ECビジネスにおいて購買サイクルを理解することはとても重要です。ECPowerではセグメント単位のメトリクスとして再購入日間隔の全体平均値を記録していますが、平均値だけでなくその分布を把握することは、より細かいマーケティング施策の調整や「離脱リスク顧客」の特定をする際に役立ちます。
再購入日間隔とは
再購入日間隔は、各顧客の複数注文間の平均日数です。「購買サイクル」と表現することもできます。
このメトリクスは顧客のライフサイクルについての分析である「RFM分析」にあたって重要な役割を果たします。
RFM分析は顧客の購買行動を、Recency(直近の購入からの経過日)、Frequency(購入回数)、Monetary(合計購入金額)という3つの主要要素に分解します。これらの頭文字を取ってRFMという呼称が広く使われています。

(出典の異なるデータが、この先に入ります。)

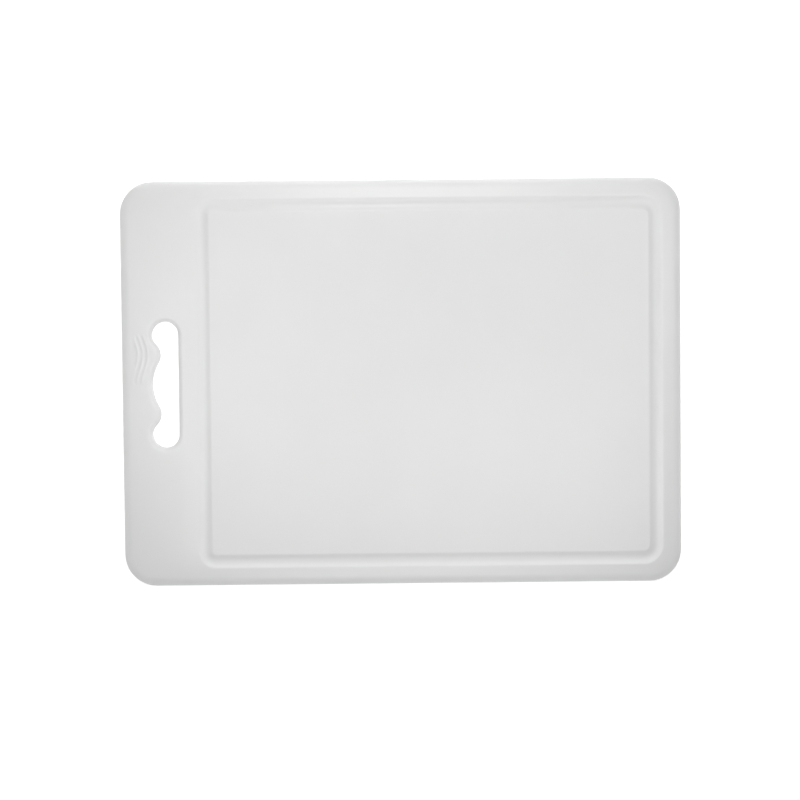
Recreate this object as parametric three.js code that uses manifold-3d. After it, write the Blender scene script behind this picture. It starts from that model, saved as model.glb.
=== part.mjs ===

直近購入日からの経過日数をRecencyの数値として利用して「アクティブ顧客」「離脱リスク顧客」「離反顧客」などと分類をしていきますが、その際の閾値となる日数を決めるうえでも重要な役割を果たします。たとえば再購入日間隔の平均値までの顧客を「アクティブ顧客」、~平均値の2倍の日数までを「離脱リスク顧客」、それ以上経過した顧客を「離反顧客」とするなどの方法があります。※この手法はあくまで一例であり、ストアの実態や商材の特性に合った日数を決めることが重要です。
さらに「再購入日間隔」は、実質的に「購入頻度」をあらわすメトリクスでもあります。たとえば「再購入日間隔/30日」の数字は、顧客が1か月あたりに何回購入を行うかという頻度に読み替えることができます。
再購入日間隔は合計購入回数2回以上のリピート顧客に対して定義されます。合計購入回数1回の顧客は計算対象外です。
「平均再購入日間隔別の顧客分布」レポートとは
⏲️ 平均再購入日間隔別の顧客分布
セグメントの顧客の再購入日間隔がどのように分布しているか、ヒストグラム形式で確認してみましょう。平均値や中央値、最大値が表示されているので、あわせてチェックしてみてください。
平均値が中央値よりもかなり高い場合は、一部の平均購入金額が高い集団が、全体の平均を押し上げている可能性があります。たとえば「RFMセグメントのRの閾値」を設定する際などは、平均値よりも中央値を参考にしたり、設定しようとしている値が全体分布のどの部分に該当するかをヒストグラムでチェックするようにしてください。
注:顧客セグメントに所属するそれぞれの顧客の再購入日間隔を、デシル(10等分)に分けたレンジ(x日~y日)が自動で作成されます。データの正確性を担保するために、上位・下位5%のデータを除いたうえでレンジを作成しています。これはあくまでレンジ作成のために行う操作で、顧客数のカウントには影響しません(レンジ作成時に除外された顧客についても、レポート上では最上位・最下位のレンジでカウントされています)
なぜ「平均再購入日間隔別の顧客分布」レポートが重要か
セグメントごとの購買サイクル:同じストアの顧客であっても、ニーズや購買行動の異なるセグメントは、それぞれ異なった購買サイクルである場合があります。セグメントごとに再購入日間隔の分布を知ることで、それぞれの顧客にとって最適なコミュニケーションのタイミングを理解することができ、早すぎる、または遅すぎるタイミングでコミュニケーションしてしまうことを避けることができます。
RFM分析におけるリスク評価:RFM分析では、顧客が「離脱リスク」と判断される閾値を適切に定義することが重要です。このレポートを活用することで、再購入の可能性が低下し始める時期を把握でき、より正確な閾値を設定できます。
活用例 - おすすめの顧客セグメント
「平均再購入日間隔別の顧客分布」レポートをどのような顧客セグメントでチェックするとよいか、いくつか例をご紹介します。
- キャンペーン対象の顧客セグメント:購買サイクルを活用して、顧客にアプローチすべきタイミングを微調整します。直近購入日からの日数に基づいた条件を追加して、前回の購入からあまり時間が経っていない顧客や、逆に長期間購入が少ない顧客をキャンペーン対象から除くことで、マーケティング施策の投資対効果を最大化することができます。
- リピートまたはロイヤル顧客セグメント:購入回数が多い顧客が、実際にどのようなサイクルで購入を行っているのかを理解することができます。
「平均再購入日間隔別の顧客分布」レポートを最大限に活用することで顧客の好みやニーズに対する理解を深め、集客施策やリピート施策を改善し、お客さまに寄り添ったコミュニケーションを実現しましょう。ぜひレポーティングのための単なる数値としてだけでなく、顧客理解を深めるために活用してみてください。